Slip Resistance: The drag noticed when walking on a floor that results in safer footing, or the amount of resistance to slipping.


Sodium Hydroxide: A caustic substance used in the manufacture of detergents and soap.


Sodium Silicate: A catalyst for soaps and detergents.


Sodium Xylenesulfonate: A water softener used in detergents.


Stability: The ability to resist change in physical or performance properties due to time or environmental stresses such as freezing, thawing, heat, or microbial attack. Emulsion floor care products are considered stable if changes caused by aging under expected environmental extremes will not affect product safety, product performance, or be detectable by the consumer for the duration for the product’s expected shelf life.


Stripper: A product used to remove coatings from floor substrates. Different types are needed for water-based coatings than those for solvent-based coatings.


Stripping: A maintenance method for removal of floor finishes. After the stripping operation, the floors are rinsed thoroughly before applying a fresh coat of floor polish.


Surfactant: A contraction of the words ‘surface active agent.’ This is the general name given to the type of surface active agents used in cleaners. The surfactant reduces surface tension and provides improved wetting, emulsifying, penetrating, and dispersing properties. There are three types of surfactants: anionic, cationic, and non-ionic.

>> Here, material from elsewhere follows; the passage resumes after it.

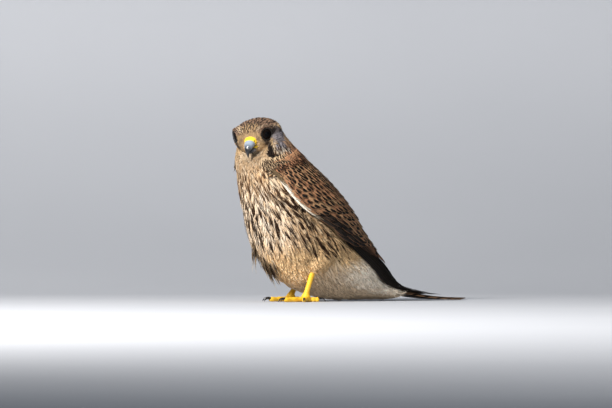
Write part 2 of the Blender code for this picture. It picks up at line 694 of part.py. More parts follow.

Terrazzo: A polished surface floor consisting of marble or granite chips mixed with a Portland cement matrix. The mixture is tossed onto the floor, leveled, and allowed to cure for a period of 5 to 6 days. Then, the surface is ground with an abrasive stone grinder and polished. Use of harsh acids and alkalis should be avoided. It is also prepared in factories as finished slabs.


Vinyl Flooring: A flooring material made up of polyvinyl chloride and plasticizers. Pigments are added for color. Vinyl flooring is usually flexible, fine textured, and appears to be relatively non-porous.


Wetting: Ability of a floor finish or cleaner to spread over substrate during application.